What not to do while you’re locked out
Do not keep guessing codes. Too many failed attempts can trigger temporary security blocks that make recovery slower. Do not use random third-party tools claiming to bypass 2FA. They are usually scams, and entering your account details there can create a much bigger problem.
Do not create multiple recovery tickets unless Instagram clearly tells you to. Repeated submissions can muddy the process. Stick to one clean attempt, monitor your email including spam folders, and respond quickly if Instagram sends a follow-up.
Also avoid changing too many account details elsewhere at the same time. If your email password, phone number, and device all change in one day, automated systems may treat that pattern as risky.
How to prevent this from happening again
Once you regain access, spend five extra minutes making the account recoverable. That small step can save hours later.

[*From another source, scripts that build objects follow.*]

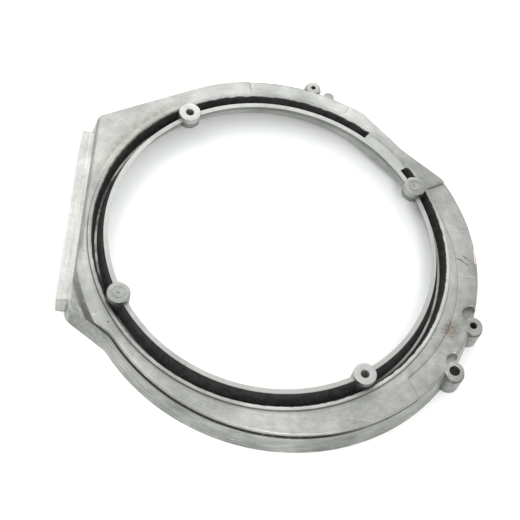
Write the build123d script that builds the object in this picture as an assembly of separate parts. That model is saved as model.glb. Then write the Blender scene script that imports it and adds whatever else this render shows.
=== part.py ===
from build123d import *
import math
import os

# Fan shroud of an air-cooled engine: one pressure die casting in aluminium.
# Z is up and zero is the joint face that meets the other half of the housing.
# The origin is the centre of the fan opening, and the air outlet faces -X.
# Lengths are millimetres and angles are degrees.

# Rim round the fan opening
RIM_HEIGHT = 24.0
OPENING_RADIUS = 111.8
RIM_WIDTH = 3.2
RING_FLARE = 19.5

# V groove round the rim and the lip outside it
GROOVE_DEPTH = 11.1
GROOVE_FLOOR = 1.5
GROOVE_LEAN = 2.0
GROOVE_START = 57.0
GROOVE_END = 39.0
LIP_DROP = 2.2
LIP_WIDTH = 3.0
LIP_CHAMFER = 0.8

# Straight flank that thickens the ring where the wall is pinched
FLANK_INSET = 2.4
FLANK_ANGLE = 50.5
FLANK_TOP_DROP = 6.0

# Shell: deck, outer wall with its draught, and the ledge between them
WALL = 3.0
DRAFT = 10.0
DECK_DROP = 3.6
PATCH_DROP = 1.7
LEDGE_STEP = 1.7
LEDGE_WIDTH = 0.9
DECK_EDGE_RADIUS = 1.6
PATCH_CHAMFER = 1.2

# Bosses on the rim: the first two are tapped and the others were left blank
BOSS_ANGLES = (124.7, 304.7, 30.4, 210.4)
TAPPED_COUNT = 2
BOSS_RADIUS = 7.8
BOSS_RISE = 3.5
BOSS_DEPTH = 5.6
BOSS_CHAMFER = 0.4
TAP_DRILL_RADIUS = 2.5
TAP_MOUTH_RADIUS = 3.3
TAP_DEPTH = 12.0
BLANK_RING_RADIUS = 4.6
BLANK_RING_WIDTH = 0.8
BLANK_RING_DEPTH = 0.3
DIMPLE_RADIUS = 1.3
DIMPLE_DEPTH = 1.0

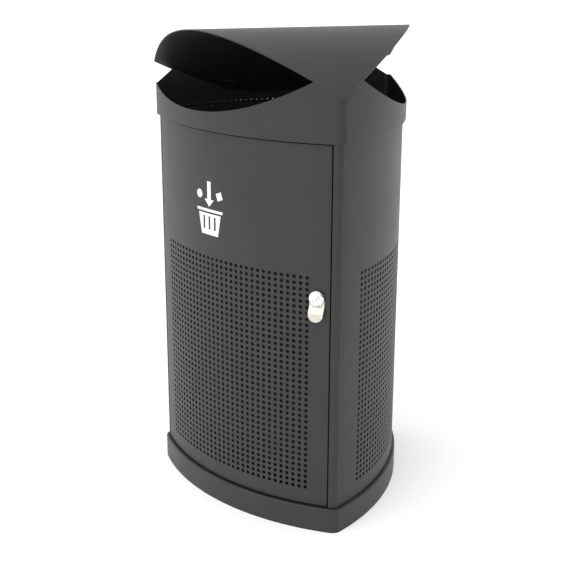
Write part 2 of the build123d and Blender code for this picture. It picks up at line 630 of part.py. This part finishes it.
with BuildPart() as pull_tab:
    with BuildSketch(tab_side):
        with BuildLine():
            path = FilletPolyline((0.0, TAB_WIDTH * up), (0.0, slant_start * up), (TAB_REACH, lip_start * up),
                                  (TAB_REACH + TAB_LEAN, lip_end * up), radius=TAB_BEND)
            offset(path, TAB_SHEET, side=Side.RIGHT if up < 0 else Side.LEFT)
        make_face()
    extrude(amount=TAB_WIDTH, both=True)
    with BuildSketch(lock_face):
        with Locations((0, -slot_length / 2)):
            SlotCenterToCenter(slot_length, TAB_WIDTH, rotation=90)
    extrude(amount=2 * LOCK_HEAD, both=True, mode=Mode.INTERSECT)
    with BuildSketch(lock_face):
        Circle(BARREL_RADIUS + PLUG_CLEARANCE)
    extrude(amount=2 * LOCK_HEAD, both=True, mode=Mode.SUBTRACT)
finish(pull_tab.part, "pull_tab")

# ---- lift-out liner ----------------------------------------------------------------------------
HAND_HOLE = (90.0, 28.0)
with BuildPart() as liner:
    with BuildSketch(Plane.XY.offset(BASE_THICKNESS)):
        add(outline(-LINER_INSET, LINER_CORNER))
    extrude(amount=LINER_TOP - BASE_THICKNESS)
    with BuildSketch(Plane.XY.offset(LINER_TOP - 2 * LINER_SHEET)):
        add(outline(-LINER_INSET + LINER_RIM, LINER_CORNER + LINER_RIM))
    extrude(amount=2 * LINER_SHEET)
    with BuildSketch(Plane.XY.offset(BASE_THICKNESS + LINER_SHEET)):
        add(outline(-LINER_INSET - LINER_SHEET, LINER_CORNER - LINER_SHEET))
    extrude(amount=LINER_TOP, mode=Mode.SUBTRACT)
    for wall in ("door", "side"):
        with BuildSketch(wall_plane(wall, ARC_LENGTH / 2, LINER_TOP - 50, -LINER_INSET)):
            SlotOverall(*HAND_HOLE)
        extrude(amount=4 * LINER_SHEET, both=True, mode=Mode.SUBTRACT)
finish(liner.part, "liner")
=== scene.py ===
import json
from math import cos, pi, radians, sin, sqrt

import bpy
import numpy as np
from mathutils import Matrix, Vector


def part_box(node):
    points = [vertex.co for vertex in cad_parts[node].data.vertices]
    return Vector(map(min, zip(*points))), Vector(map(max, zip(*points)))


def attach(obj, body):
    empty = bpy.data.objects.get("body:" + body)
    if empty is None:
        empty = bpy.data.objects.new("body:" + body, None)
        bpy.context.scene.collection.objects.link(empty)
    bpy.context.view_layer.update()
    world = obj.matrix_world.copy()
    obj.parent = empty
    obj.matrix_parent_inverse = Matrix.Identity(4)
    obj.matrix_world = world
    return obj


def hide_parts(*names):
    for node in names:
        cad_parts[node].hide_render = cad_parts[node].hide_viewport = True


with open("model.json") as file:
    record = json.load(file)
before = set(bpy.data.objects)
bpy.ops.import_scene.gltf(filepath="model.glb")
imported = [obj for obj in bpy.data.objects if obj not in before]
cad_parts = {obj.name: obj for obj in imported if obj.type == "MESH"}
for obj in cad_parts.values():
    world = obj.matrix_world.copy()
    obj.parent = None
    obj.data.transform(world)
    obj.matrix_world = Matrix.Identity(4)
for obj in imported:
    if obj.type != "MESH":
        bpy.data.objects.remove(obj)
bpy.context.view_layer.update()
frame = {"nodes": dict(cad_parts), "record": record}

bl_info = {
    "name": "Three-sided litter bin",
    "version": (1, 0, 0),
    "blender": (4, 5, 0),
    "location": "View3D > Sidebar > Litter bin",
    "description": "Perforated skins, finishes and studio for the litter bin",
    "category": "Object",
}

# The plan is a triangle of constant width: each wall is an arc about the opposite corner.
WIDTH = 0.472
REACH = WIDTH / sqrt(3)
FRONT = (0.0, -REACH)
LEFT = (-WIDTH / 2, REACH / 2)
RIGHT = (WIDTH / 2, REACH / 2)
ARC_LENGTH = radians(60) * WIDTH
MM = 0.001

# where each punched sheet starts and ends along its wall, and its first column of holes
DOOR_SPAN = (15.5 * MM, ARC_LENGTH - 16 * MM)
DOOR_FIRST_COLUMN = 57.9 * MM
DOOR_COLUMNS = 31
PANEL_EDGE = 15.3 * MM
PANEL_FIRST_COLUMN = 66.9 * MM
PANEL_COLUMNS = 30

SHARP_FROM = radians(35)

# each wall: the corner it is drawn about, the bearing of its first corner, and the way it runs
WALLS = {
    "door": (RIGHT, radians(240), -1),
    "side": (LEFT, radians(-60), 1),
    "rear": (FRONT, radians(120), -1),
}


def on_wall(wall, along, height, outset):
    """Points at a distance along a wall's arc, a height, and an outset from its face:
    centre + (width + outset) * (cos b, sin b), where b turns by along / width."""
    (x, y), first, way = WALLS[wall]
    bearing = first + way * along / WIDTH
    reach = WIDTH + outset
    return np.stack([x + reach * np.cos(bearing), y + reach * np.sin(bearing), height], axis=-1)


# ---- meshes ---------------------------------------------------------------------------

def new_piece(name, points, faces, body, material):
    """Makes a mesh object at the origin, shaded smooth below SHARP_FROM, that rides on a body."""
    mesh = bpy.data.meshes.new(name)
    mesh.from_pydata(points, [], faces)
    mesh.validate()
    mesh.polygons.foreach_set("use_smooth", np.ones(len(mesh.polygons), bool))
    mesh.set_sharp_from_angle(angle=SHARP_FROM)
    mesh.materials.append(material)
    piece = bpy.data.objects.new(name, mesh)
    bpy.context.scene.collection.objects.link(piece)
    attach(piece, body)
    return piece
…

Use an authenticator app instead of SMS if possible, but only if you will actually maintain it across devices. Save your backup codes in two places, such as a password manager and an offline note stored securely. Confirm your email address and phone number are current. If you switch phones, move your authenticator entries before wiping the old device.
It is also smart to keep at least one trusted device logged in. For many users, that second session becomes the fallback that makes recovery easy instead of painful.
If none of the fixes work
At that point, the issue is usually tied to missing recovery data or a support review that has not completed yet. Your best move is patience plus accuracy. Recheck every email from Instagram, complete the requested steps once, and avoid making the account look more suspicious by trying from too many devices and networks.
For a problem this frustrating, speed matters, but clean recovery matters more. The fastest fix is not always the one with the most button taps. It is the one that matches the exact reason your 2FA stopped working.
If you get back in today, treat that as your window to fix the setup properly. Future you will be glad you did.